Immediately after elections there’s always a bit of this apocalyptic tone. When Boris Johnson’s Conservative Party dismantled the ‘red wall’, winning traditionally secure Labour seats in 2019, the rhetoric was that this was a generational change, a fundamental re-alignment in UK politics to the right. Labour, surely, was finished. Five years later, after Keir Starmer’s landslide and the routing of the Tories, it all looks very different – at least here in the UK.  

Politicians always, in the long run, fail... The question is how badly they fail and whether they are able to do some good along the way until they do so. 

Tony Blair fell from grace due to misleading us all over the Iraq war. David Cameron fell because he lost a referendum over Brexit. Boris Johnson was ousted because he allowed parties in Downing Street while the rest of the country was locked down. George W. Bush pursued a disastrous campaign for regime change in the middle east. Barack Obama started with great hope, won a second term, but didn’t change gun laws and was widely thought to have weakened the US through a failed foreign policy. Joe Biden is thought to have failed because he let inflation grow rampant and allowed American borders become too porous.
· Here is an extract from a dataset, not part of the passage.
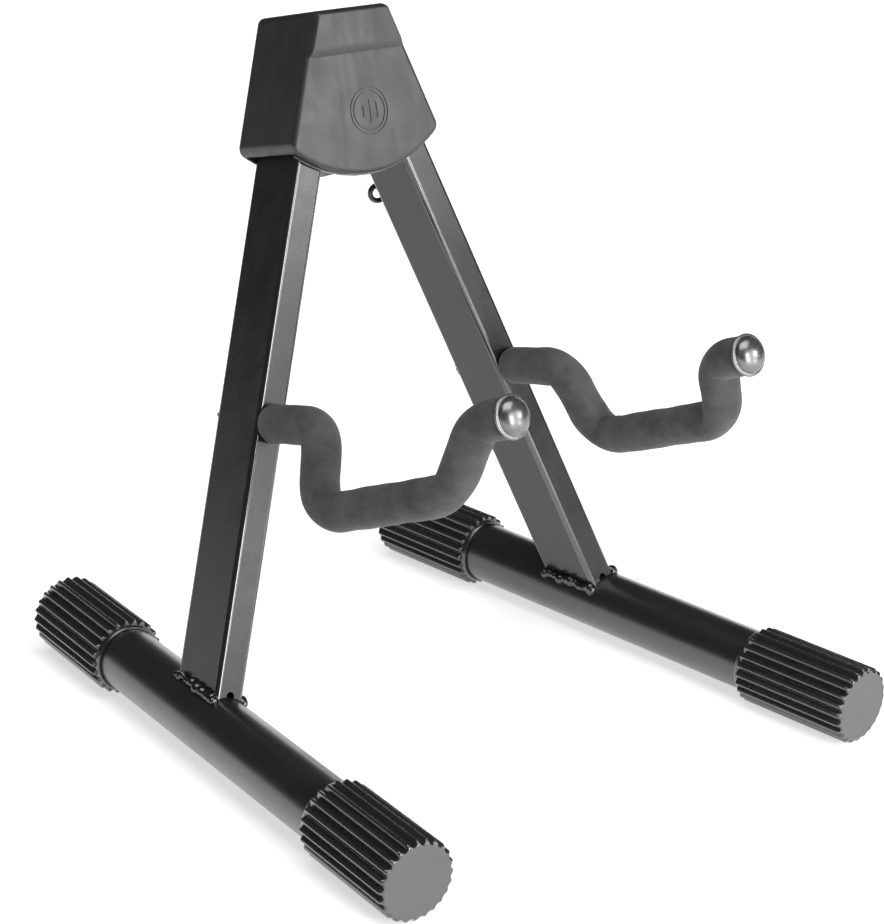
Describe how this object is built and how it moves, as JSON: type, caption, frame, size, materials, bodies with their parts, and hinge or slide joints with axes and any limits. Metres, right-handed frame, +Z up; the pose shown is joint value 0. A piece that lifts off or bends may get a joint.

Donald Trump will fail too. He may, as he promised, deliver an improved economy. He may stem illegal immigration. That, after all, is why many voted for him. But eventually he will disappoint. So would Kamala Harris if she had won. So will Keir Starmer. And that is not to criticise these particular leaders. Like football managers, they all get sacked in the end, and there are very few who like Sir Alex Ferguson, or Jed Bartlett, get to wave farewell to the crowds at the time of their own choosing. Even then, Fergie’s legacy was tainted by his inability to create a legacy, and Bartlett was, despite our misty-eyed nostalgia, a fictional President.  

It’s always tempting to reach for apocalyptic language at times like this. Yet the real meaning of ‘apocalypse’ is ‘revelation’, or ‘unveiling’. Taking the longer view, perhaps the real apocalyptic moment at times like these is the unveiling of the true place of politics – as important, but not ultimately important. These moments reveal the inadequacy of all human kingdoms, and our longing for a different kingdom, a kingdom of ‘righteousness, peace and joy in the Holy Spirit’ as the Bible has it, things that no government or election result can ever deliver.  
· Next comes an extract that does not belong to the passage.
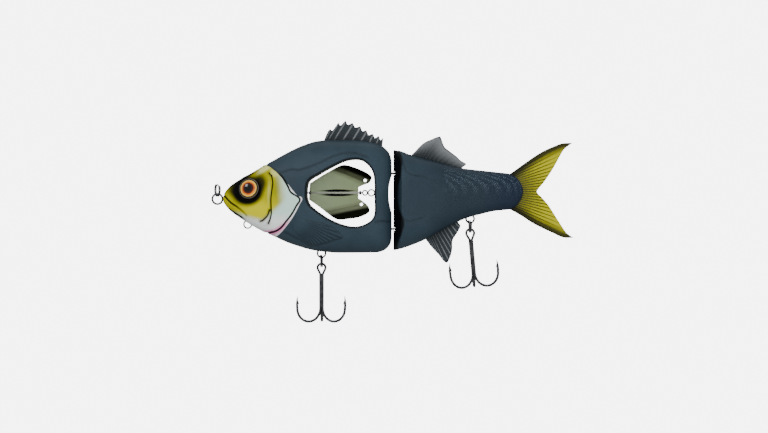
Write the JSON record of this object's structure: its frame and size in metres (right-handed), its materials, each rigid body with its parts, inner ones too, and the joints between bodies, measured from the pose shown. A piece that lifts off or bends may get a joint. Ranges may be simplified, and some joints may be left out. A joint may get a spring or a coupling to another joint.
{
  "type": "swimbait lure",
  "caption": "Jointed glide swimbait: finned fish body with a spinning blade in a through window, swinging tail section, split rings and hanging treble hooks.",
  "frame": {"origin": "centre of the fixed line eye on the nose", "axes": "+X from the nose to the tail, +Y to the fish's right side, +Z to its back"},
  "size_m": [0.2071, 0.0305, 0.1154],
  "materials": {
    "slate_paint": "matte dark slate paint over moulded ABS; head painted yellow and white",
    "soft_grey": "soft dark grey fin plastic, slightly see-through",
    "soft_yellow": "soft yellow tail plastic with dark leading edges",
    "eye_lens": "domed clear lens over an orange iris",
    "dark_nickel": "black nickel hook wire",
    "bright_wire": "nickel or stainless wire",
    "blade_metal": "polished nickel blade",
    "ballast_lead": "cast ballast slug"
  },
  "bodies": {
    "root": {"front_shell_left": "slate_paint", "front_shell_right": "slate_paint", "eye_left": "eye_lens", "eye_right": "eye_lens", "front_dorsal_fin": "soft_grey", "nose_eye": "bright_wire", "chin_eye": "bright_wire", "belly_hanger": "bright_wire", "hinge_eye_upper": "bright_wire", "hinge_eye_lower": "bright_wire", "prop_shaft": "bright_wire", "front_ballast": "ballast_lead"},
    "rear_body": {"rear_shell_left": "slate_paint", "rear_shell_right": "slate_paint", "rear_dorsal_fin": "soft_grey", "anal_fin": "soft_grey", "tail_fin": "soft_yellow", "tail_pin": "bright_wire", "hinge_pin": "bright_wire", "rear_hanger": "bright_wire", "rear_ballast": "ballast_lead"},
    "prop": {"prop_blade": "blade_metal", "prop_bead_front": "bright_wire", "prop_bead_rear": "bright_wire"},
    "nose_ring": {"nose_ring": "bright_wire"},
    "front_ring": {"front_split_ring": "bright_wire"},
    "front_hook": {"front_hook": "dark_nickel"},
    "rear_ring": {"rear_split_ring": "bright_wire"},
    "rear_hook": {"rear_hook": "dark_nickel"}
  },
  "joints": [
    {"name": "body_joint", "type": "hinge", "parent": "root", "child": "rear_body", "pos_m": [0.1028, 0, 0], "axis": [0, 0, 1], "range_deg": [-28, 28]},
    {"name": "prop_spin", "type": "hinge", "parent": "root", "child": "prop", "pos_m": [0.07, 0, 0.00354], "axis": [1, 0, 0], "continuous": true},
    {"name": "nose_ring_swing", "type": "hinge", "parent": "root", "child": "nose_ring", "pos_m": [0, 0, 0], "axis": [0, -1, 0], "range_deg": [-8, 185]},
    {"name": "front_ring_swing", "type": "hinge", "parent": "root", "child": "front_ring", "pos_m": [0.0595, 0, -0.03331], "axis": [1, 0, 0], "range_deg": [-45, 45]},
    {"name": "front_hook_swing", "type": "hinge", "parent": "front_ring", "child": "front_hook", "pos_m": [0.0595, 0, -0.03868], "axis": [0, 1, 0], "range_deg": [-50, 50]},
    {"name": "rear_ring_swing", "type": "hinge", "parent": "rear_body", "child": "rear_ring", "pos_m": [0.1444, 0, -0.01361], "axis": [1, 0, 0], "range_deg": [-45, 45]},
    {"name": "rear_hook_swing", "type": "hinge", "parent": "rear_ring", "child": "rear_hook", "pos_m": [0.1444, 0, -0.01898], "axis": [0, 1, 0], "range_deg": [-45, 35]}
  ]
}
Politics matters because the way we live together matters. Yet what politics at its best can provide – a well-functioning economy, law and order, managing good international relations - only go so far in enabling a flourishing life. Like returning to a familiar drug that we think we can once and for all make us happy, despite the numerous times it has failed before, we still somehow believe that politics can solve all our problems. “Trump will fix it” said the banners – though in fact that is what every politician promises. Jesus warned: “Many will come in my name and say ‘I am he’, and lead many astray.”  

Most probably, Donald Trump will not be as bad as many fear, and not as good as many hope. Because politics is never the final word. As American theologian, Matthew Burdette put it recently: “The solution to our politics is not a political solution. Voting for the right or the wrong candidate will not change the situation: the devil is happily bipartisan, so long as politics is our idol. No, what is needed is fundamentally and thoroughly spiritual. Only when we can say with the prophet Isaiah that “the nations are like a drop from a bucket, and are accounted as dust on the scales,” that is, only when we can see against the horizon of the ultimate how small are our worries, will these relative, penultimate things like politics be set right and take on their true meaning in our lives.”